## Given task
Stop after the line containing "cupped round leaf.": print each line exactly from the first line of the listing up to that point.

## Material
/---

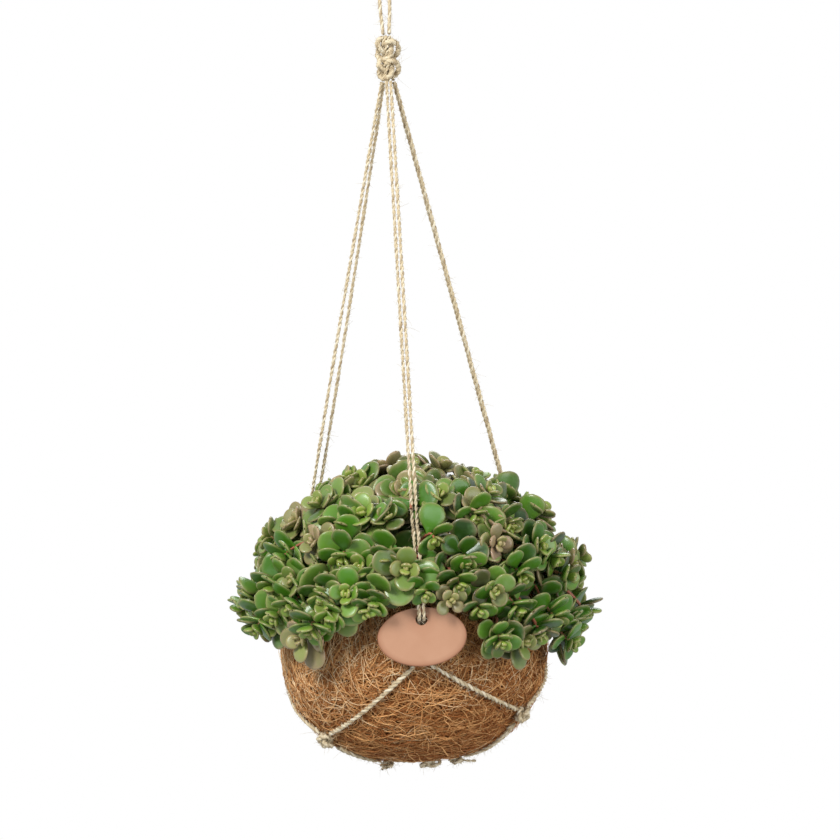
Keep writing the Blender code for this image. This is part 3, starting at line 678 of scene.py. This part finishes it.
def add_leaf(heap, root, along, face, length, young=0.0, bronze=0.0, width=0.40):
    """One thick, slightly cupped round leaf.

    Left out where it would run into the ball, the tag or the front pair of strands.
    """
    along = unit(along)
    side = unit(np.cross(face, along))
    face = np.cross(along, side)
    for reach in (0.0, 0.6, 1.0):
        x, y, z = (root + along * length * reach * MM) / MM
        if abs(x - 5.2) < 29 and y < -74 and -8 < z + BALL_DROP < 27:
            return          # the tag hangs clear of the leaves
        line = 79.5 * (KNOT_FOOT - z - BALL_DROP) / (KNOT_FOOT - 12.5)
        if 64 < z + BALL_DROP < 112 and abs(x - line * 0.061) < 6.5 and -y > line - 4:
            return          # and so do the front pair of strands, down to the leaves' shoulder
        radius, height = math.hypot(x, y), z + BALL_DROP
        if height < 36 and radius < ball_radius(height) + 2.5:
            return
    bend = rng.normal(0.05, 0.05)
    cup = rng.uniform(0.10, 0.28)
    z = LEAF_Z * (0.9 + 0.05 * length * 0.5) + length * (bend * LEAF_X ** 2
                                                        + cup * (LEAF_Y * width) ** 2 * 2)
    twist = rng.normal(0, 0.1)
    y = LEAF_Y * width * length * rng.uniform(0.92, 1.1)
    verts = root + (along * (LEAF_X * length)[..., None] + side * y[..., None]
                    + face * (z + twist * y)[..., None]) * MM
    # Leaves on the left side, where the key lamp falls, get a paler tone: painted light.
    painted_left_light = 0.22 if root[0] < -0.02 else 0.0
    heap.add(verts, LEAF_FACES, rim=LEAF_RIM, young=young, bronze=bronze,
             tone=np.clip(rng.beta(2, 2) * 0.9 + painted_left_light, 0, 1))


def bezier(a, b, c, d, count):
    t = np.linspace(0, 1, count)[:, None]
    s = 1 - t
    return a * s ** 3 + b * 3 * s * s * t + c * 3 * s * t * t + d * t ** 3


def envelope(height):
    """Reach of the foliage at a height above the ball's equator."""
    return np.interp(height, [-5, 20, 40, 60, 80, 95, 106], [97, 99, 97, 89, 70, 44, 14])


def sprig(stem_heap, leaf_heap, path, size, bronze, thick, spin):
    """A stem along the path with leaf pairs up it and a rosette at its end."""
    path = smooth_path(path, 0.002)
    radius = np.linspace(thick, thick * 0.75, len(path)) / 2 * MM
    verts, faces = tubes(path[None], radius[None], 8)
    green = np.linspace(0.1, 0.9, len(path)) * rng.uniform(0.4, 1)
    stem_heap.add(verts, faces, tone=np.repeat(green, 8))
    along, side, other = carried_frame(path)
    way = along[-1]
    for pair in range(6):
        opening = math.radians([10, 24, 42, 58, 72, 84][pair])
        length = size * [0.26, 0.44, 0.66, 0.90, 1.12, 1.22][pair]
        root = path[-1] - way * [0, 0.5, 1.3, 2.4, 3.8, 5.6][pair] * MM
        for half in (0, np.pi):
            turn = spin + pair * np.pi / 2 + half + rng.normal(0, 0.12)
            spoke = side[-1] * math.cos(turn) + other[-1] * math.sin(turn)
            angle = opening + rng.normal(0, 0.09)
            leaf_way = spoke * math.sin(angle) + way * math.cos(angle)
            face = way * math.sin(angle) - spoke * math.cos(angle)
            add_leaf(leaf_heap, root, leaf_way, face, length * rng.uniform(0.92, 1.06),
                     young=max(0.0, 1 - pair * 0.27), bronze=bronze * rng.uniform(0.5, 1))
    total = path_length(path) / MM
    for pair, back in enumerate((11, 18, 26, 35)):
        if back > total - 12:
            break
        i = len(path) - 1 - int(back / 2)
        for half in (0, np.pi):
            turn = spin + pair * np.pi / 2 + half + rng.normal(0, 0.2)
            spoke = side[i] * math.cos(turn) + other[i] * math.sin(turn)
            leaf_way = spoke + along[i] * rng.uniform(0.1, 0.4) + UP * 0.1
            add_leaf(leaf_heap, path[i], leaf_way, along[i] + UP * 0.4,
                     size * rng.uniform(1.1, 1.45), bronze=bronze * 0.3, width=0.46)


for index, (name, ((root_azimuth, root_radius), ends)) in enumerate(SHOOTS.items()):
    stems, leaves = Heap(), Heap()
    root = place(root_azimuth, root_radius, np.interp(root_radius, [0, 30, 60], [39, 37, 31]))
    for number, (azimuth, radius, height, size, tilt, bronze) in enumerate(ends):
        end = place(azimuth, radius, height)
        lift = math.radians(tilt)
        looks = outward(azimuth) * math.cos(lift) + UP * math.sin(lift)
        if number == 0:
            reach = np.linalg.norm(end - root)
            arch = 0.10 if height > 30 else 0.38
            path = bezier(root, root + UP * reach * 0.48,
                          end - looks * reach * 0.30 + UP * reach * arch, end, 24)
            main = path
        else:
            start = main[11]
            reach = np.linalg.norm(end - start)
            path = bezier(start, start + unit(main[12] - main[10]) * reach * 0.3,
                          end - looks * reach * 0.4, end, 24)
        sprig(stems, leaves, path, size, bronze, 2.4 if number == 0 else 2.0, index * 1.3 + number)
        for extra in range(1 + (height > 60)):
            start = path[(10, 15)[extra]]
            new_azimuth = azimuth + rng.choice((-1, 1)) * rng.uniform(7, 17)
            new_height = np.clip(height + rng.uniform(-16, 16), 6, 103)
            side_end = place(new_azimuth, envelope(new_height) - rng.uniform(3, 13), new_height)
            if abs(side_end[0] - 0.005) < 0.036 and side_end[1] < -0.06 and new_height < 36:
                continue        # no stem runs to where the tag hangs
            reach = np.linalg.norm(side_end - start)
            look = unit(outward(new_azimuth) + UP * max(0.0, (new_height - 40) / 50))
            route = bezier(start, start + unit(path[12] - path[8]) * reach * 0.3,
                           side_end - look * reach * 0.4, side_end, 14)
            sprig(stems, leaves, route, rng.uniform(12, 17), rng.choice((0, 0.2, 0.5, 0.9)), 1.7,
                  rng.uniform(0, 3))
    for azimuth, height, size in FILLERS.get(name, ()):
        start, side_end = main[9], place(azimuth, envelope(height) - 2.0, height)
        reach = np.linalg.norm(side_end - start)
        route = bezier(start, start + UP * reach * 0.35, side_end - outward(azimuth) * reach * 0.3
                       + UP * reach * 0.3, side_end, 14)
        sprig(stems, leaves, route, size, 0.0, 1.8, rng.uniform(0, 3))
    stems.build(f"{name}_stems", STEM, "plant")
    leaves.build(f"{name}_leaves", LEAF, "plant", [name])

# ---------------------------------------------------------------- light

scene = bpy.context.scene
scene.view_settings.view_transform = "Standard"
world = bpy.data.worlds.new("room")
scene.world = world
world.use_nodes = True
tree = world.node_tree
sky = tree.nodes["Background"]
sky.inputs["Color"].default_value = (0.92, 0.95, 1.0, 1.0)
sky.inputs["Strength"].default_value = 0.6
paper = tree.nodes.new("ShaderNodeBackground")
paper.inputs["Color"].default_value = (1, 1, 1, 1)
paper.inputs["Strength"].default_value = 1.0
seen = tree.nodes.new("ShaderNodeLightPath")
blend = tree.nodes.new("ShaderNodeMixShader")
tree.links.new(seen.outputs["Is Camera Ray"], blend.inputs[0])
tree.links.new(sky.outputs[0], blend.inputs[1])
tree.links.new(paper.outputs[0], blend.inputs[2])
tree.links.new(blend.outputs[0], tree.nodes["World Output"].inputs["Surface"])

LAMPS = (("key", (-0.7, -1.0, 0.45), 20.0, 0.45), ("fill", (0.95, -0.8, -0.25), 8.0, 0.8),
         ("back", (0.2, 1.0, 0.5), 9.0, 0.8))       # name, place, watts, size in metres
LAMPS_AIM = Vector((0, 0, -0.38))
for name, spot, power, size in LAMPS:
    lamp = bpy.data.lights.new(name, "AREA")
    lamp.energy, lamp.size = power, size
    light = bpy.data.objects.new(name, lamp)
    scene.collection.objects.link(light)
    light.location = spot
    aim = LAMPS_AIM - Vector(spot)
    light.rotation_euler = aim.to_track_quat("-Z", "Y").to_euler()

\---

## Result for this exercise
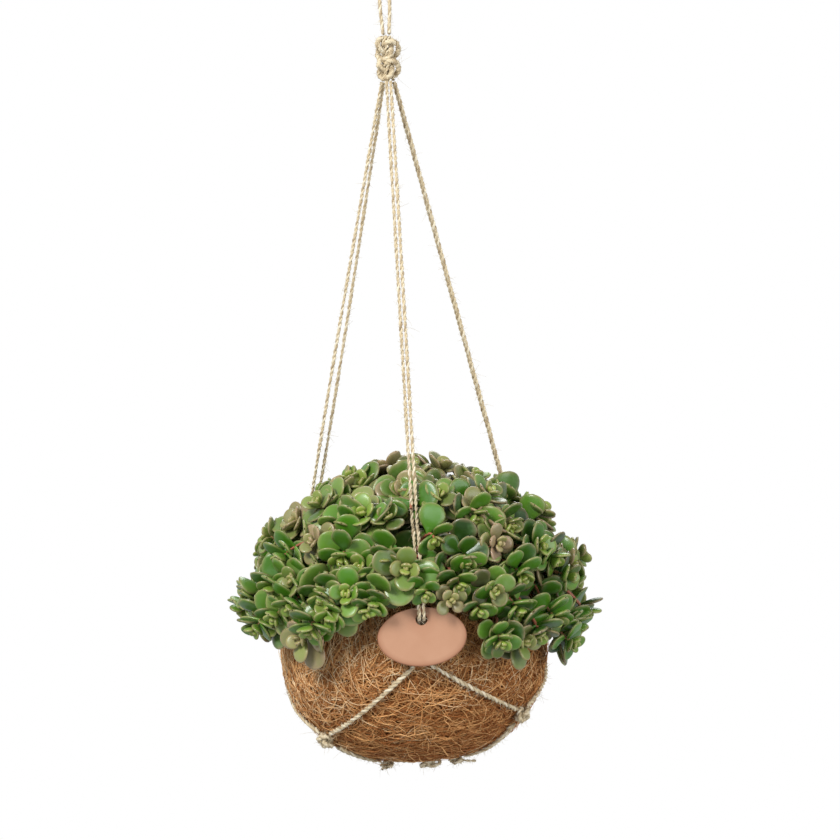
Keep writing the Blender code for this image. This is part 3, starting at line 678 of scene.py. This part finishes it.
def add_leaf(heap, root, along, face, length, young=0.0, bronze=0.0, width=0.40):
    """One thick, slightly cupped round leaf.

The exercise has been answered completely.